With its connection to urban agriculture and sustainability, the Gowanus Whole Foods was bound to attract the interest of the clientele that has been moving to the community.

“These elements provide a connection to the neighborhood we’re in by showing our investment in environmental stewardship to the community,” says Kim. “One of Whole Foods Market’s core values is caring for our communities and the environment. It’s a consideration not only for the products we source and sell, but for building out physical stores where we serve customers. As a company, we’re one of the market leaders in energy efficiency in the built environment. We strive to design and operate our stores in ways that maximize energy efficiency, and I do believe that’s one of the reasons customers choose to shop with us.”

SPOTLIGHTING PRODUCE VARIETY

Amanda Delgado, store associate team leader in produce, led a store tour as part of the 2022 New York Produce Show. She started at a low-profile, open case that stands by the store’s entrance and across from the produce section. On the day of the tour, it was loaded with berries, an important category for the store where strawberries and blueberries are two top sellers.

Delgado says the store brings in berries from many sources, including local berries from New Jersey in season. The availability of local produce is important to the store’s proposition to the customers and is immediately emphasized on the shelf on top of the berry case, where the store mounts signage that calls out the source.

Moving into the produce departments, avocados are featured in a mix of conventional and organic varieties in both bulk and bags. Organics are abundant in the Whole Foods Gowanus produce department, and Delgado says the Gowanus store offers a majority of organic produce. Shoppers can also purchase conventional products from a bulk display.

Avocados are the third best-selling produce segment in the store after berries and potatoes/onions, Delgado says.

Apples, with grapes tucked in with them and pears nearby, are a significant part of the produce section front-end displays, as are citrus products. Potatoes and onions, squash and tropicals, including bananas, are merchandised by category in the back of the produce section. As December began, the store was transitioning, pushing citrus more forward and pulling apples back a bit as their peak season had passed. Similarly, the store was winding down domestic organic grapes and introducing conventional, as sourcing switched to from domestic to imported products.

In Brooklyn, Whole Foods clearly believes its customers want variety within categories. Although they were transitioning to a lesser configuration in early December, the store still offered 15 apple SKUs, with both organic and conventional included. The mix included domestic and imported items, such as varieties from New Zealand. Among the latest introductions, the Hunnyz variety from Washington State remained a part of the December apple presentation.

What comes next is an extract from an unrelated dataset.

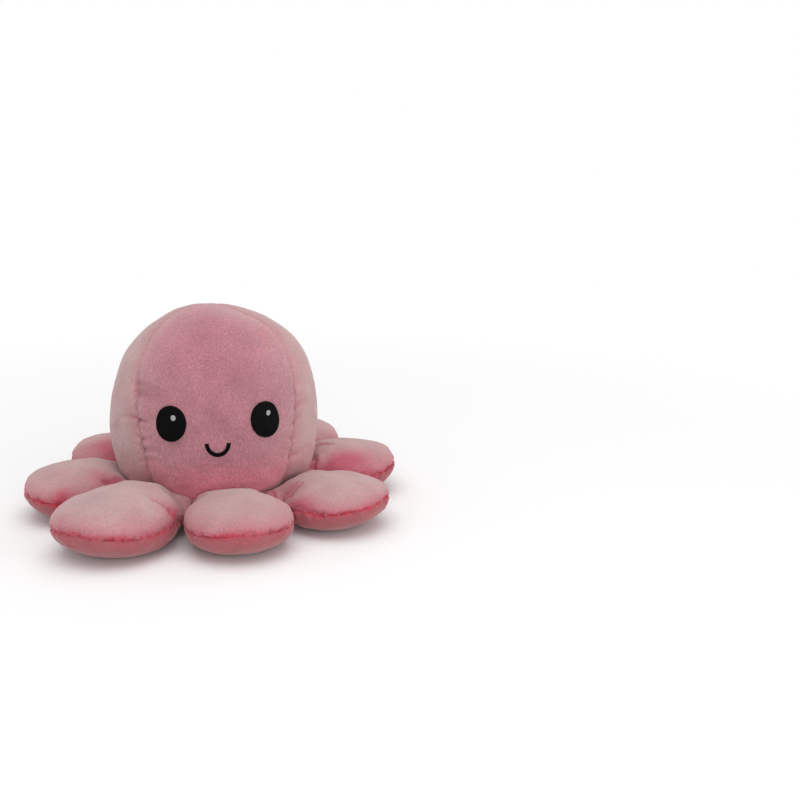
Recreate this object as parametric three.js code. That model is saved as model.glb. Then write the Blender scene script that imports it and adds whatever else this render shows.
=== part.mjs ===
// Reversible plush octopus, modelled right side out: a stuffed head, eight stuffed tentacles and, inside,
// the second head that shows once the toy is turned inside out.
// Millimetres, +Z up, the face looks along -Y, the origin is on the table under the middle of the toy.

import * as THREE from "three";

// Cloth and clearances
const skinThickness = 1.5;
const neighbourGap = 0.3;

// Head, from the table up
const headWidth = 112;
const widestLevel = 53.5;
const headRise = 56;
const headDrop = 64;
const waistLevel = 10.5;
const risePower = 2.1;
const dropPower = 2.3;

// Hollow that the stuffing leaves high on the head's -X side
const hollowDepth = 2.4;
const hollowTurn = THREE.MathUtils.degToRad(-101);
const hollowRise = THREE.MathUtils.degToRad(20.5);
const hollowSpread = THREE.MathUtils.degToRad(31.5);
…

In the meantime, the citrus season had begun, and the presentation was expanding. Featured items included white grapefruit, Melogold grapefruit and red grapefruit as well as bags of organic mandarins, Valencia oranges and Key limes. In Brooklyn, mandarins/clementines are also among the most popular produce items, Delgado says, including stem and leaf mandarins that were prominent in the assortment and “very peelable.”

In the period leading up to the holidays, imported Italian chestnuts were a celebratory element of the department assortment.

Not far away, the pear display included product from New Jersey growers, while the store also featured organic red pears from Washington.

ORGANIC FOCUS CONTINUES

In the open cold cases, leafy greens get a big piece of the space. In Gowanus, the demand for fresh greens and herbs outstrips processed items, Delgado says. In the wet case, in general, organics are the majority of the assortment. The wet wall categories are big sellers in Brooklyn, with cilantro, broccoli, kale in several varieties, and green onions especially popular. The majority of wet wall products are organic, Delgado says, even if many commodities are presented in both organic and conventional form.
Potatoes, in the rear of the produce section, occupy a large piece of the department floor space. In another example of the importance attached to varieties within product segments, Whole Foods Gowanus makes a particular point of its yucca and sweet potato display, with signage identifying and explaining individual varieties. Bananas are adjacent to potatoes and onions. The commodities in the rear of the department also came in both organic and conventional presentations.

Although it doesn’t have the kind of ethnic customer base some supermarkets in Brooklyn support, the Gowanus store has a large range of peppers, such as everything from jalapeño to habanero and serrano. Fresh herbs reside above a large mushroom display featuring packaged and bulk baskets. And the store offers a mix of organic and conventional ginger root, turmeric, watermelon radish, tomatillos and sugar snap peas near items such as English cucumbers and zucchini and yellow squash as well as organic radicchio.

“People love organic radicchio,” Delgado notes.

The store merchandises packaged salads in door-fronted cases across the department from greens. As is the case with greens, the assortment is expansive and features both private label and branded products such as Gotham Greens and Square Roots items, organic girl clamshell items and Taylor Farms in bags. The store also offers a significant display of dressings in the cold case alongside packaged salads.

FRESH-CUTS ATTRACT SHOPPERS

Fresh cuts and related value-added products are popular at Whole Foods Brooklyn. Fresh-cut fruits also are an important part of the cold case displays, “all cut in house,” Delgado says, with exceptions being salsa and mango from Baldor.

“The guacamole is made in-house, as well,” she added.

Busy Brooklyn customers who generally prepare food in small apartment kitchens appreciate the simplicity packaged salads and fresh-cut fruit provide. “I would say the thing wanted the most is the pineapple,” Delgado says, “along with the watermelon.”

Fresh-cut coconut is also part of the presentation.